[REQUIREMENT] Print exactly the part opening with the line containing "Turn this picture" and closing with the line containing "wasm.setup();", with both of those lines included.

[MATERIALS PROVIDED]
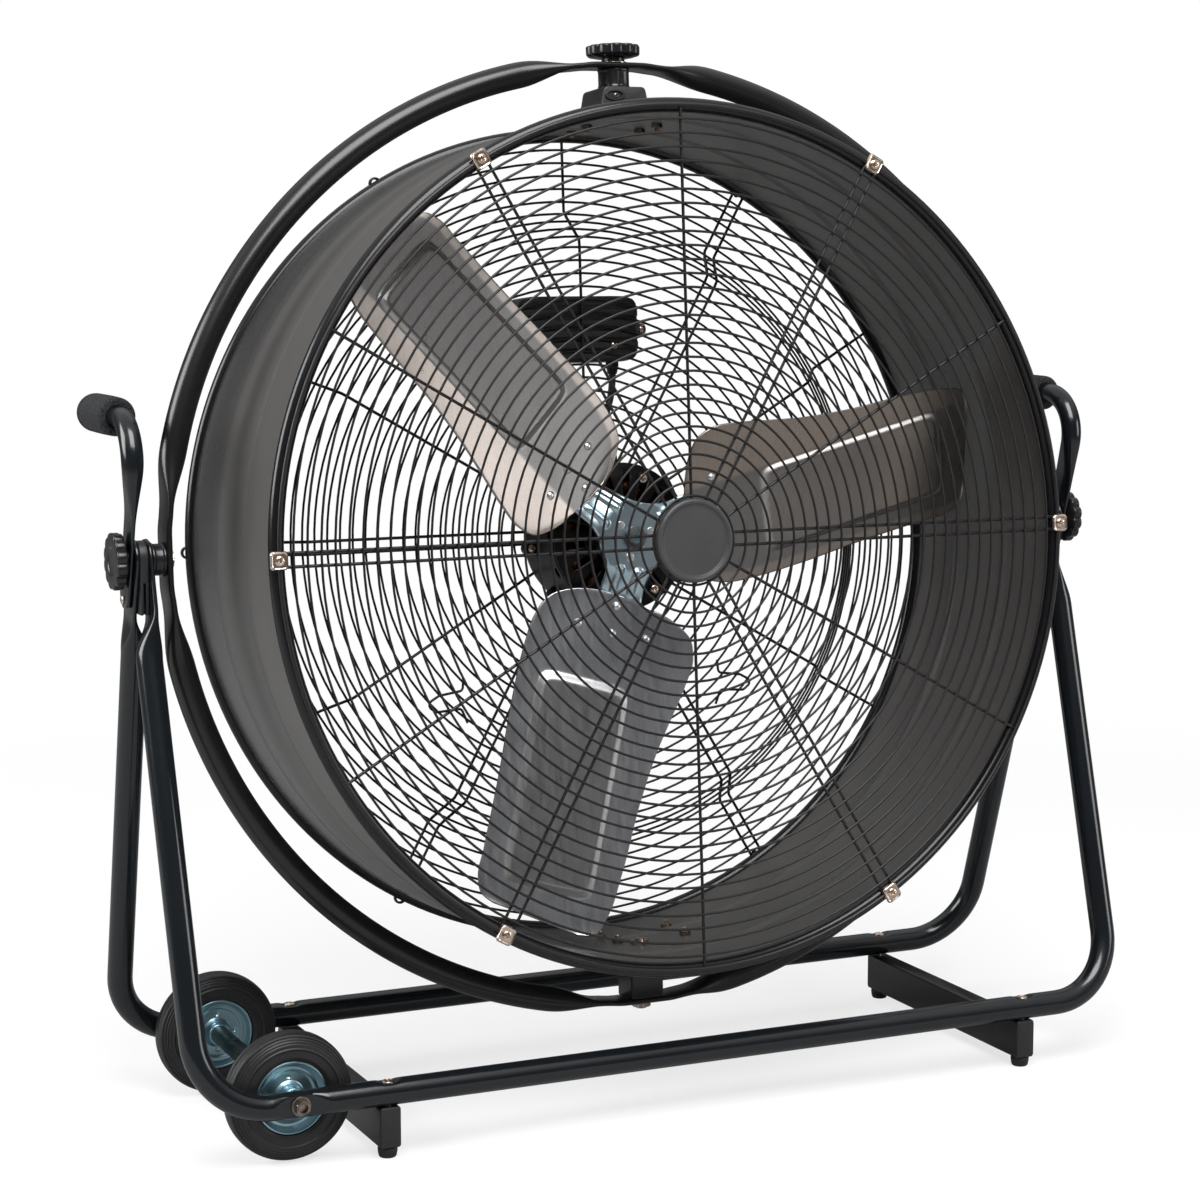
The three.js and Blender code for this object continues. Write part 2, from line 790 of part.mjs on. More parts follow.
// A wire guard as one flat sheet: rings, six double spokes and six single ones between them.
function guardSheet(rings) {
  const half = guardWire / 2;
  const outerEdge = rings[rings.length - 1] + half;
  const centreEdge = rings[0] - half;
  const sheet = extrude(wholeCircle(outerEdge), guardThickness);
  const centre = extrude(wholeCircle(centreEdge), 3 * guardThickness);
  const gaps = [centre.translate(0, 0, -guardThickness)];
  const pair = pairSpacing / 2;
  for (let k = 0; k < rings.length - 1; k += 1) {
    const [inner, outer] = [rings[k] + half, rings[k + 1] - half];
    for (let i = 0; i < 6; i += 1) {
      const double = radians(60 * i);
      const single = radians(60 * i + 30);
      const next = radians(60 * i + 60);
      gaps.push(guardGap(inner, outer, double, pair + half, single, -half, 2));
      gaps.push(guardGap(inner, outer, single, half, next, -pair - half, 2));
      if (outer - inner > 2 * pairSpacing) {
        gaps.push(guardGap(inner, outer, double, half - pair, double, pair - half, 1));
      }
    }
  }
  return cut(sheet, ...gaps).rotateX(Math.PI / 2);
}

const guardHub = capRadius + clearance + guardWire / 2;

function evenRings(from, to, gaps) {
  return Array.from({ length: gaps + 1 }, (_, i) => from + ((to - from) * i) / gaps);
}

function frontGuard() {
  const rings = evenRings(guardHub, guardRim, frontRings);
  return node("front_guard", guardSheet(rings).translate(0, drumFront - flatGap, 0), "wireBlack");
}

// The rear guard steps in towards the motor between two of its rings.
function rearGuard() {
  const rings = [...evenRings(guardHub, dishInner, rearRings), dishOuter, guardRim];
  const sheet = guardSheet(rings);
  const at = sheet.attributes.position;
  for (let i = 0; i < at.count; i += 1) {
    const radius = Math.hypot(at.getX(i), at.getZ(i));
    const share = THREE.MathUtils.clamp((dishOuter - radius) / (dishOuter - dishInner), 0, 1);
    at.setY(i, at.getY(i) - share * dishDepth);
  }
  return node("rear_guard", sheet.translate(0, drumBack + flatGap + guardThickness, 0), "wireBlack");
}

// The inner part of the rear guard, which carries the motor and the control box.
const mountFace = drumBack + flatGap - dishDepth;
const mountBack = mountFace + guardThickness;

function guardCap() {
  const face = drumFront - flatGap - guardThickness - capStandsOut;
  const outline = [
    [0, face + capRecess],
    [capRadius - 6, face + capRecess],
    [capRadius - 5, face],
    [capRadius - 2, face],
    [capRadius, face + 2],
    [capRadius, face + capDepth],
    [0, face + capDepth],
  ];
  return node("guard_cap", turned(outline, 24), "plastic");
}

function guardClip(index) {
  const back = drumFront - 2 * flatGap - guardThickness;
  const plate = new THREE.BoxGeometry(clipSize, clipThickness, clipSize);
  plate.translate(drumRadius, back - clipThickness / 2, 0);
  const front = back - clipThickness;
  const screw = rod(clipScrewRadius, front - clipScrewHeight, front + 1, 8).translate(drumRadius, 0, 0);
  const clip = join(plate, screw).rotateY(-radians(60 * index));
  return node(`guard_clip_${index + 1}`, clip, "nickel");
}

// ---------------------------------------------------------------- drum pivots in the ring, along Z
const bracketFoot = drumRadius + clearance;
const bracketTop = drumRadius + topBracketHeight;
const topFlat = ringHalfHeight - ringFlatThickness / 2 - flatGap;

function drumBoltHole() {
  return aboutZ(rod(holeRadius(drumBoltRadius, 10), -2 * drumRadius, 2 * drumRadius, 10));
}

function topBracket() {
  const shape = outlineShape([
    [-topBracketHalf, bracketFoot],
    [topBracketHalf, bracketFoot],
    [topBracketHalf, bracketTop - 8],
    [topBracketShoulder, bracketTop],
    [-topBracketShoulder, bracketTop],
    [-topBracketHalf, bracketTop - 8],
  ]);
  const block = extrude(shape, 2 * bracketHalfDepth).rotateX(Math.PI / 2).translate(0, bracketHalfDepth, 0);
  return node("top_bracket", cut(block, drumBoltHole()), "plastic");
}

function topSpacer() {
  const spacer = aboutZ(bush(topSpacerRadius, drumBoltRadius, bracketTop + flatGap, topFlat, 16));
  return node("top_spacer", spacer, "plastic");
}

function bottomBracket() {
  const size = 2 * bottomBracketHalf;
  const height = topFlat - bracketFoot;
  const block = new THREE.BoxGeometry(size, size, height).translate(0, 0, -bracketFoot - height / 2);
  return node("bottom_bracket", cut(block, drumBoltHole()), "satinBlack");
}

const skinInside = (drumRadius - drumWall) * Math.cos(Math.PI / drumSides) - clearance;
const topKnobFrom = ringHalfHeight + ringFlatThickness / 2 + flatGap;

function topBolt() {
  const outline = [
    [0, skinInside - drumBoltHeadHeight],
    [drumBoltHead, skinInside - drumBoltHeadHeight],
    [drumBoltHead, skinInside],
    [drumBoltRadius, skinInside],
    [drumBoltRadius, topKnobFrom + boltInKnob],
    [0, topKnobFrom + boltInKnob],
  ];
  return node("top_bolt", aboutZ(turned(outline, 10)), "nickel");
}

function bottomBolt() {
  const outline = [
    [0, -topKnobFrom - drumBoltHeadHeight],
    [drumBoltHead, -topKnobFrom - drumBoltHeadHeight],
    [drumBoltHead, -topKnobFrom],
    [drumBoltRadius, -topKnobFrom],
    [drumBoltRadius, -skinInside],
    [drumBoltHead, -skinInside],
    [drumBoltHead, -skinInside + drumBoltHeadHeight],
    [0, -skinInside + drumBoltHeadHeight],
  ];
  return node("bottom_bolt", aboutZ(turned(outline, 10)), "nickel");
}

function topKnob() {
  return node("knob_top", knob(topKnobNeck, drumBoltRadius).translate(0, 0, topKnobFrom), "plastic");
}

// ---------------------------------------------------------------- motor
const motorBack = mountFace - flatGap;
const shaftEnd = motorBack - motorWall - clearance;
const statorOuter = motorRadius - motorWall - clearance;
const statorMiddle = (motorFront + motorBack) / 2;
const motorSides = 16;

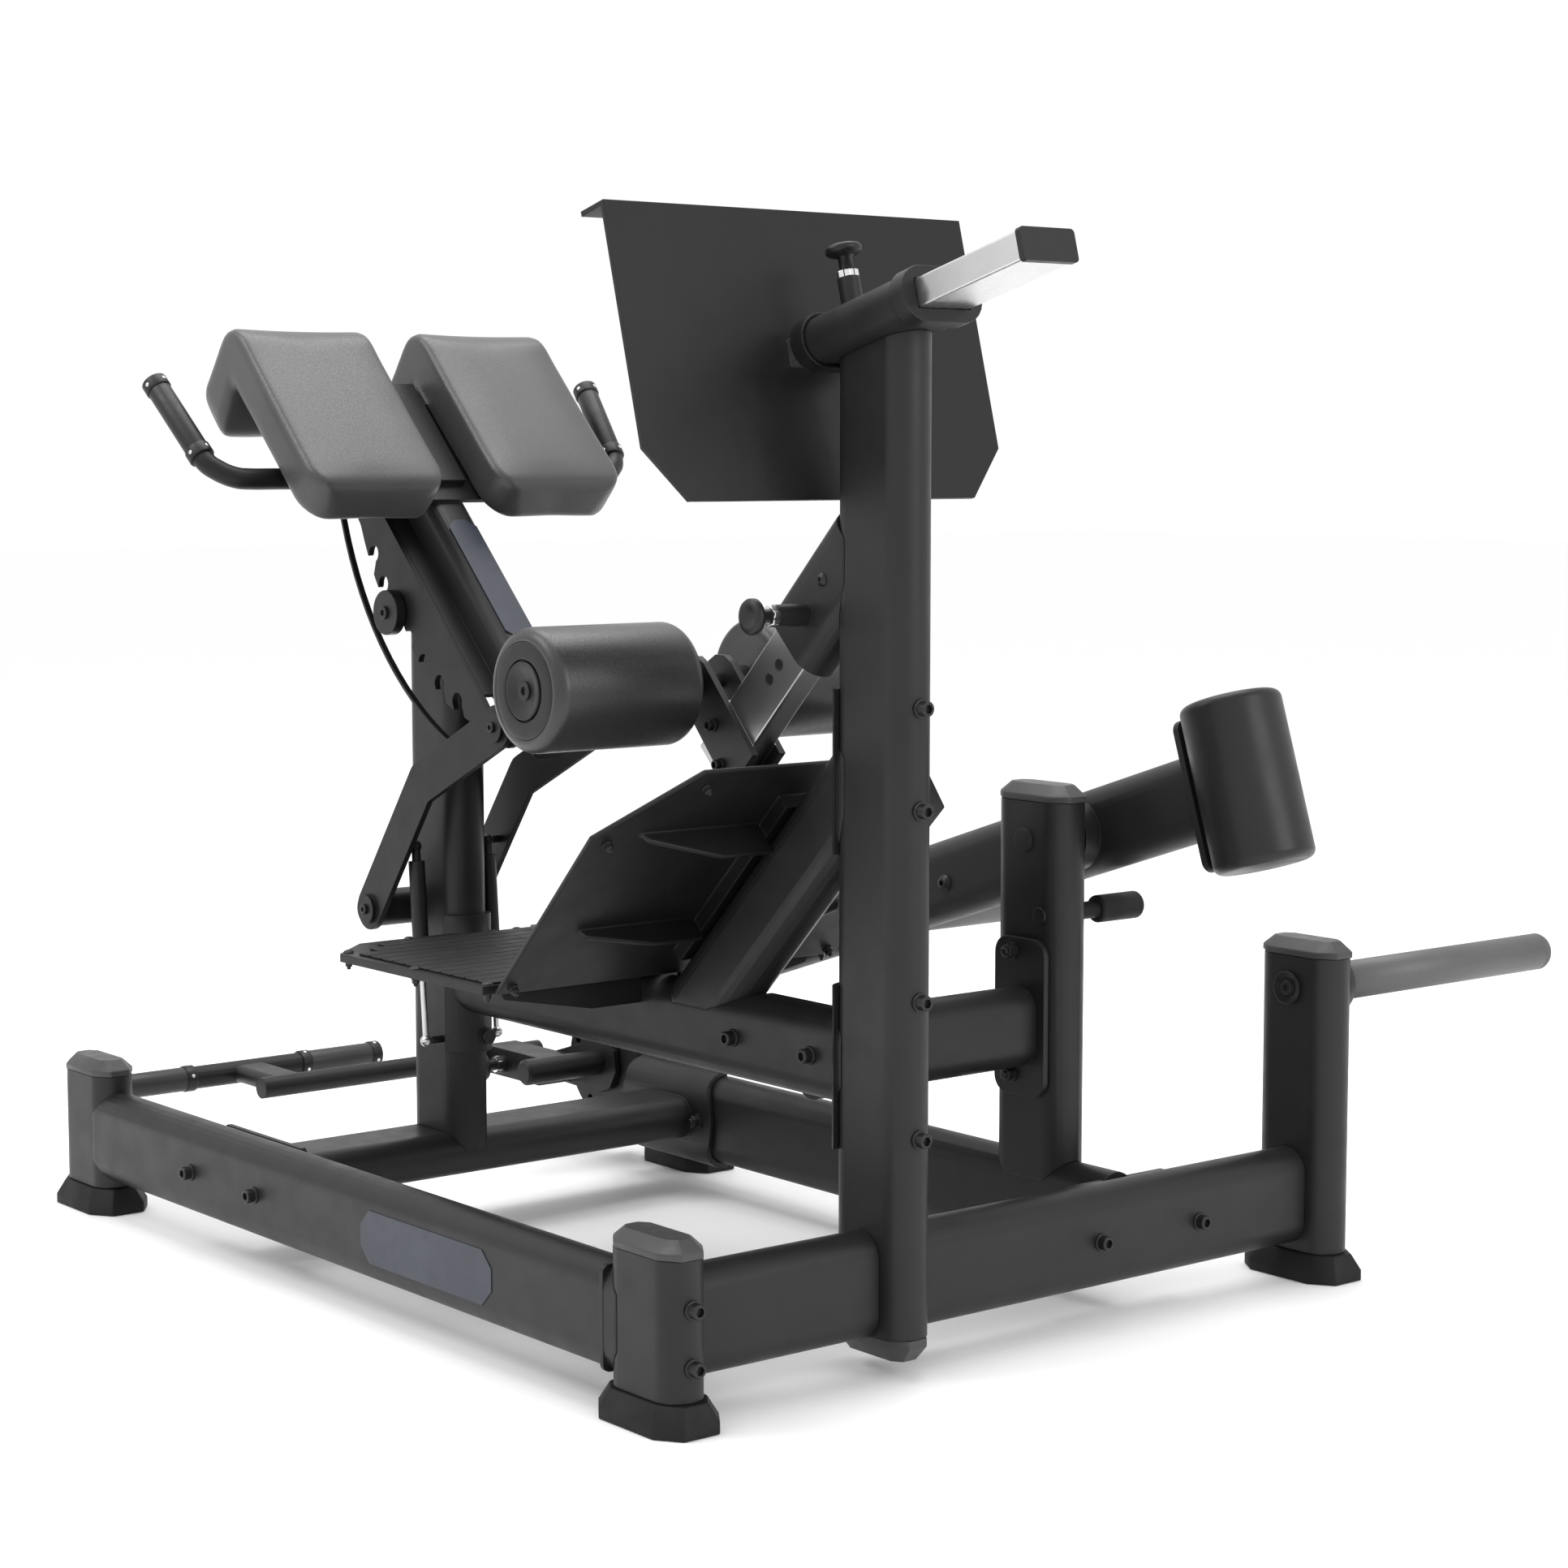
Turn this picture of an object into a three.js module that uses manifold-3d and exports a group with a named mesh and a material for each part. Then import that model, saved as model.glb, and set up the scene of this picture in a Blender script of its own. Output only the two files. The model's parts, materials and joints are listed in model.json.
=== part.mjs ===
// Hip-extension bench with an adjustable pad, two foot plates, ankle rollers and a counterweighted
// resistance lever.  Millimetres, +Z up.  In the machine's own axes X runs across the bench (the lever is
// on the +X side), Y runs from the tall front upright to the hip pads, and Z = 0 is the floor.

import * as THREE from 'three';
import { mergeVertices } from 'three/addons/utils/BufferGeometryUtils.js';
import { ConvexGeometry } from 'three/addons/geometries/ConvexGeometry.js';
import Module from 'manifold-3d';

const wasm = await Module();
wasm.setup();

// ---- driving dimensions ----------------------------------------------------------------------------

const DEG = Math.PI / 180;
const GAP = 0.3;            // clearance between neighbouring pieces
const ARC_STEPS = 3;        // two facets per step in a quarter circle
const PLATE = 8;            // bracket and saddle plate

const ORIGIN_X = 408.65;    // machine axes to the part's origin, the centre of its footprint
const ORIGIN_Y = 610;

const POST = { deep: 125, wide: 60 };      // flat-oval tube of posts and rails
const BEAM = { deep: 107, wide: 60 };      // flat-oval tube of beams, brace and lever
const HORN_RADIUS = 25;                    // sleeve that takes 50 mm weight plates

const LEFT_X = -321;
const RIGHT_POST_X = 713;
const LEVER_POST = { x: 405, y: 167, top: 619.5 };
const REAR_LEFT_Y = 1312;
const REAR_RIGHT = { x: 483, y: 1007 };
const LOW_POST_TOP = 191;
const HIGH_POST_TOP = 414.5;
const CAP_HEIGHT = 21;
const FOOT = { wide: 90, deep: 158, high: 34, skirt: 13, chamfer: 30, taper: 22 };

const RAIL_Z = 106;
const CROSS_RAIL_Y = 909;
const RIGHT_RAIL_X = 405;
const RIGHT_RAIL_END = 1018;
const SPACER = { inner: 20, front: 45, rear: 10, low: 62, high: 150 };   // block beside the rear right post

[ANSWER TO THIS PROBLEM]
Turn this picture of an object into a three.js module that uses manifold-3d and exports a group with a named mesh and a material for each part. Then import that model, saved as model.glb, and set up the scene of this picture in a Blender script of its own. Output only the two files. The model's parts, materials and joints are listed in model.json.
=== part.mjs ===
// Hip-extension bench with an adjustable pad, two foot plates, ankle rollers and a counterweighted
// resistance lever.  Millimetres, +Z up.  In the machine's own axes X runs across the bench (the lever is
// on the +X side), Y runs from the tall front upright to the hip pads, and Z = 0 is the floor.

import * as THREE from 'three';
import { mergeVertices } from 'three/addons/utils/BufferGeometryUtils.js';
import { ConvexGeometry } from 'three/addons/geometries/ConvexGeometry.js';
import Module from 'manifold-3d';

const wasm = await Module();
wasm.setup();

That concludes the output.